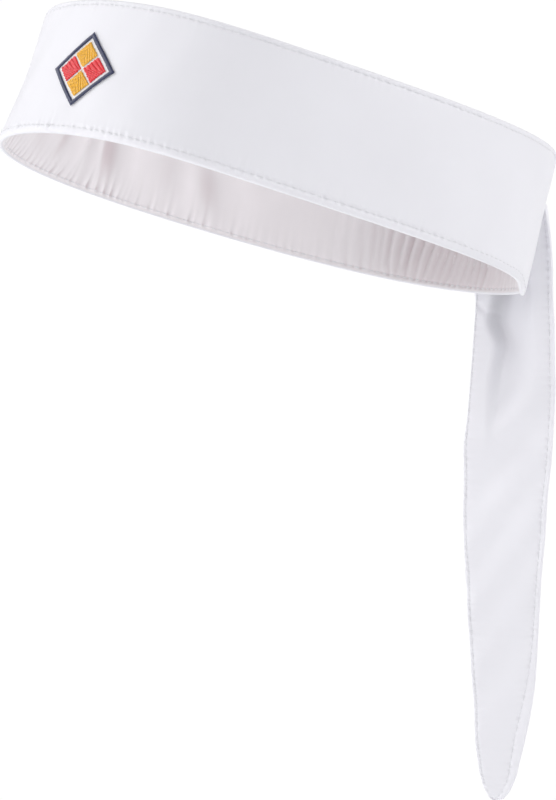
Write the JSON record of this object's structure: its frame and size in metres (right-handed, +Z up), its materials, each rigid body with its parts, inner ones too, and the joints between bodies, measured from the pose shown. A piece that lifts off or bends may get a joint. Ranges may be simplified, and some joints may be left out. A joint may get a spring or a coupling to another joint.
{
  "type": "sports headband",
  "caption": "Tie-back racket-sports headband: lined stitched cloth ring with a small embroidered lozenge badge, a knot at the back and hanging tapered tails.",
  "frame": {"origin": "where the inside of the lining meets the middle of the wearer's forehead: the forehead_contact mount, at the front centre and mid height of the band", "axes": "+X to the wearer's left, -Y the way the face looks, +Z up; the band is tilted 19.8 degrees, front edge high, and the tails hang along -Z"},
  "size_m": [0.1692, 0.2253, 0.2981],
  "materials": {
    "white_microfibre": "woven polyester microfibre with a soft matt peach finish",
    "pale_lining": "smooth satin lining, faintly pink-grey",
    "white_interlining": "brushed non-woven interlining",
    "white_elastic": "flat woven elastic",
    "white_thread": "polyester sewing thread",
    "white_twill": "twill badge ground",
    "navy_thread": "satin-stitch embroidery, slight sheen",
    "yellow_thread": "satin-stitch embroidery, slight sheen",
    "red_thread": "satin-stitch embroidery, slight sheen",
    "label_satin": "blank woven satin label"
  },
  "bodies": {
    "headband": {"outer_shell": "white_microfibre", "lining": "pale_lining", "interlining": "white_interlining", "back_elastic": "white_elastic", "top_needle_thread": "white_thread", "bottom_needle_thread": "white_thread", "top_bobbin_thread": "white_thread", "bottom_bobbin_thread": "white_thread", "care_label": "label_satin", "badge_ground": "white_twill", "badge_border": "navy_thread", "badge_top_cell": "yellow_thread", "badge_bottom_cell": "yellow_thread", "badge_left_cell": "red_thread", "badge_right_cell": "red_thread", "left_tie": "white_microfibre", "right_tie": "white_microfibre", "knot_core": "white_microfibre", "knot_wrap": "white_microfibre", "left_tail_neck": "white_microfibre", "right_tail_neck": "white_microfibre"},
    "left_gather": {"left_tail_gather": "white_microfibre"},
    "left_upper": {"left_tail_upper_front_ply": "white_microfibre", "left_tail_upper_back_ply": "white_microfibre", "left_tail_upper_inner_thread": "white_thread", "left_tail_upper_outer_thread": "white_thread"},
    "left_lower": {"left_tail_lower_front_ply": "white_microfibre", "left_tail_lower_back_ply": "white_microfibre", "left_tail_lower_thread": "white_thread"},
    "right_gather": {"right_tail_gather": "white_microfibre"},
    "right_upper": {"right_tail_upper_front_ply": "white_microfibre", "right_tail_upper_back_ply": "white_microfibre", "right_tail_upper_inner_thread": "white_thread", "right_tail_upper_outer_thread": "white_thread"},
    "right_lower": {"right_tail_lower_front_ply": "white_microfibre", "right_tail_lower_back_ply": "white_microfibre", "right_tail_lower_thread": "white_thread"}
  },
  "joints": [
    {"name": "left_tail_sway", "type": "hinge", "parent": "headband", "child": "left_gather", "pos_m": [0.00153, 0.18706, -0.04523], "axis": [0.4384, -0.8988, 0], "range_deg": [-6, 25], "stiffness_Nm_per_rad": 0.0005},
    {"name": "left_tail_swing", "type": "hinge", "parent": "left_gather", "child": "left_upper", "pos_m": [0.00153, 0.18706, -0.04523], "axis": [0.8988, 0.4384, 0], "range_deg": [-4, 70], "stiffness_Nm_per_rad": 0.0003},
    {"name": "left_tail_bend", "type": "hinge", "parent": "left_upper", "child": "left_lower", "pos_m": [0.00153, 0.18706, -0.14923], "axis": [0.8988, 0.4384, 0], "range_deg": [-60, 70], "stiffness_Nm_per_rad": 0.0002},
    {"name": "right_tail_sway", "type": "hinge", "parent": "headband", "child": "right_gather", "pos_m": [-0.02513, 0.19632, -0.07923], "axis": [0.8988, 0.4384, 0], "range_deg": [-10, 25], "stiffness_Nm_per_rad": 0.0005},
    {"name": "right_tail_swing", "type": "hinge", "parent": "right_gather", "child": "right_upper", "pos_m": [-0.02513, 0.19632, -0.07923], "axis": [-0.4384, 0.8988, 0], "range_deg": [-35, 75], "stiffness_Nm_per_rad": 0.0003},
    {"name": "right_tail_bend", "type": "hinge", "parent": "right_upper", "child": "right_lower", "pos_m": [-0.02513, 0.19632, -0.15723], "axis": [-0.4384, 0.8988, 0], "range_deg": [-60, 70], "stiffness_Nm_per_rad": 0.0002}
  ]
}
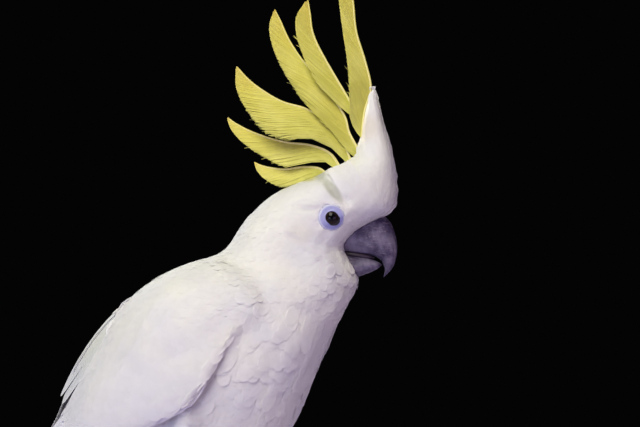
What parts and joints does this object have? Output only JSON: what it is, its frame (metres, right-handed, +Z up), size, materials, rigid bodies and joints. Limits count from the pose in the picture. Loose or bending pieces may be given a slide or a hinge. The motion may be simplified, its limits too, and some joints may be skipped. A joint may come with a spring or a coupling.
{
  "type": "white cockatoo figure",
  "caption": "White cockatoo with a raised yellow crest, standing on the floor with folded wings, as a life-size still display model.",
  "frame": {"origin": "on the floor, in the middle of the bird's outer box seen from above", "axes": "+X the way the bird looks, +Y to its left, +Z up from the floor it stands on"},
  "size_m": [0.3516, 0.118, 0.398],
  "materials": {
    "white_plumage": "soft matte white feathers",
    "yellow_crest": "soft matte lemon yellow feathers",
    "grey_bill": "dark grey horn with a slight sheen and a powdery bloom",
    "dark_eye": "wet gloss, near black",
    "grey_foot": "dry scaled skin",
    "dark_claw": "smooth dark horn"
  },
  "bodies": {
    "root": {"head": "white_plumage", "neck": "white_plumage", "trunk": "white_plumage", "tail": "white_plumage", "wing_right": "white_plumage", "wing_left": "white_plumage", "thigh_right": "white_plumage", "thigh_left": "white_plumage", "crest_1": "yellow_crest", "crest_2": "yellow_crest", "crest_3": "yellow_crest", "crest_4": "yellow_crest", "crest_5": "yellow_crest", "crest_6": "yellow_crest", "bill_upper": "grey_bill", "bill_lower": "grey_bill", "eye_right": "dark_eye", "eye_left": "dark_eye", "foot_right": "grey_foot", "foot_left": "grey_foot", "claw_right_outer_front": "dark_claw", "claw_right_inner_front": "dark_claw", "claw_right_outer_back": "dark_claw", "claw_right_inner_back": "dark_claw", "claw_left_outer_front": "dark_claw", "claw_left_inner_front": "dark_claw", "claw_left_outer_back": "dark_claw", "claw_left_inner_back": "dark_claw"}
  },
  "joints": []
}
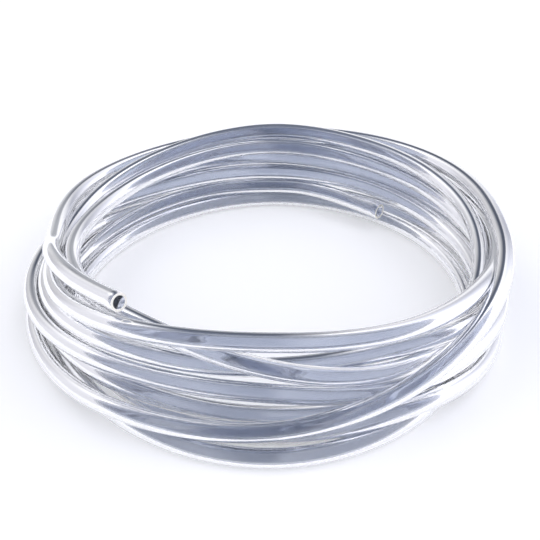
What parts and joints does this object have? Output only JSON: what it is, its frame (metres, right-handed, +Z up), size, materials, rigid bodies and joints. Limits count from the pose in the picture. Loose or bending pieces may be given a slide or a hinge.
__________
JOB | Extract the complete data, matching each line exactly.

SOLUTION TO THE EXERCISE |
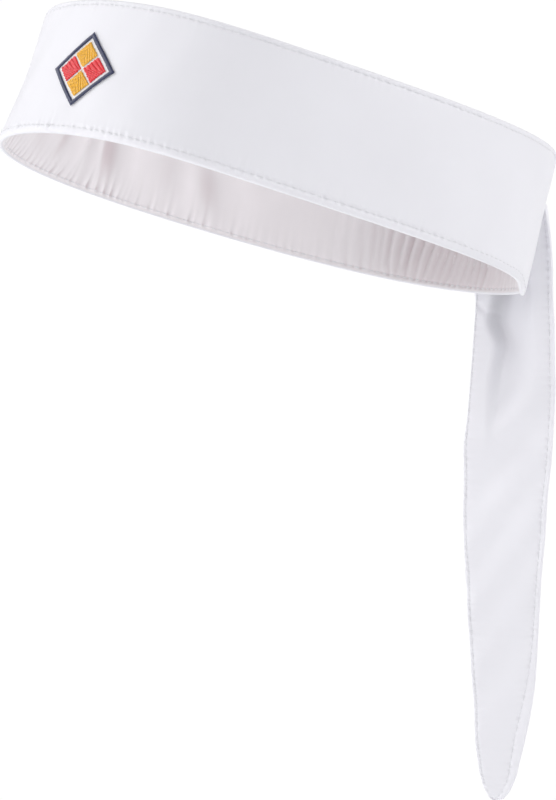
Write the JSON record of this object's structure: its frame and size in metres (right-handed, +Z up), its materials, each rigid body with its parts, inner ones too, and the joints between bodies, measured from the pose shown. A piece that lifts off or bends may get a joint. Ranges may be simplified, and some joints may be left out. A joint may get a spring or a coupling to another joint.
{
  "type": "sports headband",
  "caption": "Tie-back racket-sports headband: lined stitched cloth ring with a small embroidered lozenge badge, a knot at the back and hanging tapered tails.",
  "frame": {"origin": "where the inside of the lining meets the middle of the wearer's forehead: the forehead_contact mount, at the front centre and mid height of the band", "axes": "+X to the wearer's left, -Y the way the face looks, +Z up; the band is tilted 19.8 degrees, front edge high, and the tails hang along -Z"},
  "size_m": [0.1692, 0.2253, 0.2981],
  "materials": {
    "white_microfibre": "woven polyester microfibre with a soft matt peach finish",
    "pale_lining": "smooth satin lining, faintly pink-grey",
    "white_interlining": "brushed non-woven interlining",
    "white_elastic": "flat woven elastic",
    "white_thread": "polyester sewing thread",
    "white_twill": "twill badge ground",
    "navy_thread": "satin-stitch embroidery, slight sheen",
    "yellow_thread": "satin-stitch embroidery, slight sheen",
    "red_thread": "satin-stitch embroidery, slight sheen",
    "label_satin": "blank woven satin label"
  },
  "bodies": {
    "headband": {"outer_shell": "white_microfibre", "lining": "pale_lining", "interlining": "white_interlining", "back_elastic": "white_elastic", "top_needle_thread": "white_thread", "bottom_needle_thread": "white_thread", "top_bobbin_thread": "white_thread", "bottom_bobbin_thread": "white_thread", "care_label": "label_satin", "badge_ground": "white_twill", "badge_border": "navy_thread", "badge_top_cell": "yellow_thread", "badge_bottom_cell": "yellow_thread", "badge_left_cell": "red_thread", "badge_right_cell": "red_thread", "left_tie": "white_microfibre", "right_tie": "white_microfibre", "knot_core": "white_microfibre", "knot_wrap": "white_microfibre", "left_tail_neck": "white_microfibre", "right_tail_neck": "white_microfibre"},
    "left_gather": {"left_tail_gather": "white_microfibre"},
    "left_upper": {"left_tail_upper_front_ply": "white_microfibre", "left_tail_upper_back_ply": "white_microfibre", "left_tail_upper_inner_thread": "white_thread", "left_tail_upper_outer_thread": "white_thread"},
    "left_lower": {"left_tail_lower_front_ply": "white_microfibre", "left_tail_lower_back_ply": "white_microfibre", "left_tail_lower_thread": "white_thread"},
    "right_gather": {"right_tail_gather": "white_microfibre"},
    "right_upper": {"right_tail_upper_front_ply": "white_microfibre", "right_tail_upper_back_ply": "white_microfibre", "right_tail_upper_inner_thread": "white_thread", "right_tail_upper_outer_thread": "white_thread"},
    "right_lower": {"right_tail_lower_front_ply": "white_microfibre", "right_tail_lower_back_ply": "white_microfibre", "right_tail_lower_thread": "white_thread"}
  },
  "joints": [
    {"name": "left_tail_sway", "type": "hinge", "parent": "headband", "child": "left_gather", "pos_m": [0.00153, 0.18706, -0.04523], "axis": [0.4384, -0.8988, 0], "range_deg": [-6, 25], "stiffness_Nm_per_rad": 0.0005},
    {"name": "left_tail_swing", "type": "hinge", "parent": "left_gather", "child": "left_upper", "pos_m": [0.00153, 0.18706, -0.04523], "axis": [0.8988, 0.4384, 0], "range_deg": [-4, 70], "stiffness_Nm_per_rad": 0.0003},
    {"name": "left_tail_bend", "type": "hinge", "parent": "left_upper", "child": "left_lower", "pos_m": [0.00153, 0.18706, -0.14923], "axis": [0.8988, 0.4384, 0], "range_deg": [-60, 70], "stiffness_Nm_per_rad": 0.0002},
    {"name": "right_tail_sway", "type": "hinge", "parent": "headband", "child": "right_gather", "pos_m": [-0.02513, 0.19632, -0.07923], "axis": [0.8988, 0.4384, 0], "range_deg": [-10, 25], "stiffness_Nm_per_rad": 0.0005},
    {"name": "right_tail_swing", "type": "hinge", "parent": "right_gather", "child": "right_upper", "pos_m": [-0.02513, 0.19632, -0.07923], "axis": [-0.4384, 0.8988, 0], "range_deg": [-35, 75], "stiffness_Nm_per_rad": 0.0003},
    {"name": "right_tail_bend", "type": "hinge", "parent": "right_upper", "child": "right_lower", "pos_m": [-0.02513, 0.19632, -0.15723], "axis": [-0.4384, 0.8988, 0], "range_deg": [-60, 70], "stiffness_Nm_per_rad": 0.0002}
  ]
}
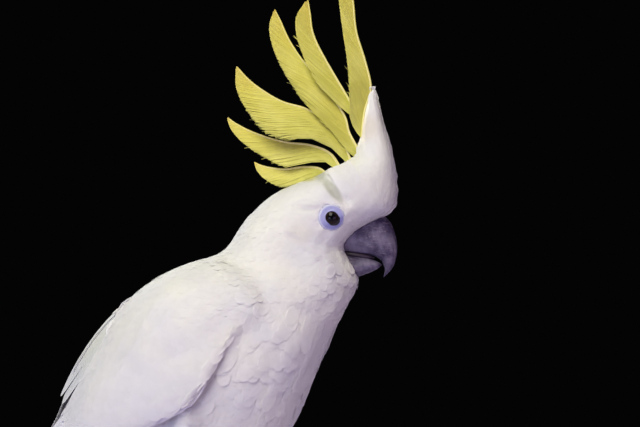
What parts and joints does this object have? Output only JSON: what it is, its frame (metres, right-handed, +Z up), size, materials, rigid bodies and joints. Limits count from the pose in the picture. Loose or bending pieces may be given a slide or a hinge. The motion may be simplified, its limits too, and some joints may be skipped. A joint may come with a spring or a coupling.
{
  "type": "white cockatoo figure",
  "caption": "White cockatoo with a raised yellow crest, standing on the floor with folded wings, as a life-size still display model.",
  "frame": {"origin": "on the floor, in the middle of the bird's outer box seen from above", "axes": "+X the way the bird looks, +Y to its left, +Z up from the floor it stands on"},
  "size_m": [0.3516, 0.118, 0.398],
  "materials": {
    "white_plumage": "soft matte white feathers",
    "yellow_crest": "soft matte lemon yellow feathers",
    "grey_bill": "dark grey horn with a slight sheen and a powdery bloom",
    "dark_eye": "wet gloss, near black",
    "grey_foot": "dry scaled skin",
    "dark_claw": "smooth dark horn"
  },
  "bodies": {
    "root": {"head": "white_plumage", "neck": "white_plumage", "trunk": "white_plumage", "tail": "white_plumage", "wing_right": "white_plumage", "wing_left": "white_plumage", "thigh_right": "white_plumage", "thigh_left": "white_plumage", "crest_1": "yellow_crest", "crest_2": "yellow_crest", "crest_3": "yellow_crest", "crest_4": "yellow_crest", "crest_5": "yellow_crest", "crest_6": "yellow_crest", "bill_upper": "grey_bill", "bill_lower": "grey_bill", "eye_right": "dark_eye", "eye_left": "dark_eye", "foot_right": "grey_foot", "foot_left": "grey_foot", "claw_right_outer_front": "dark_claw", "claw_right_inner_front": "dark_claw", "claw_right_outer_back": "dark_claw", "claw_right_inner_back": "dark_claw", "claw_left_outer_front": "dark_claw", "claw_left_inner_front": "dark_claw", "claw_left_outer_back": "dark_claw", "claw_left_inner_back": "dark_claw"}
  },
  "joints": []
}
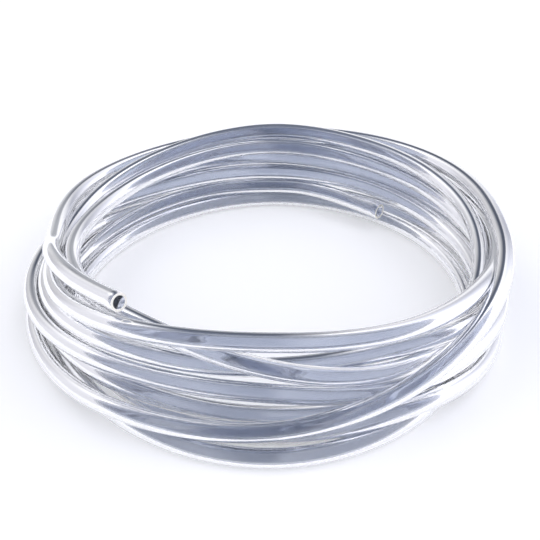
What parts and joints does this object have? Output only JSON: what it is, its frame (metres, right-handed, +Z up), size, materials, rigid bodies and joints. Limits count from the pose in the picture. Loose or bending pieces may be given a slide or a hinge.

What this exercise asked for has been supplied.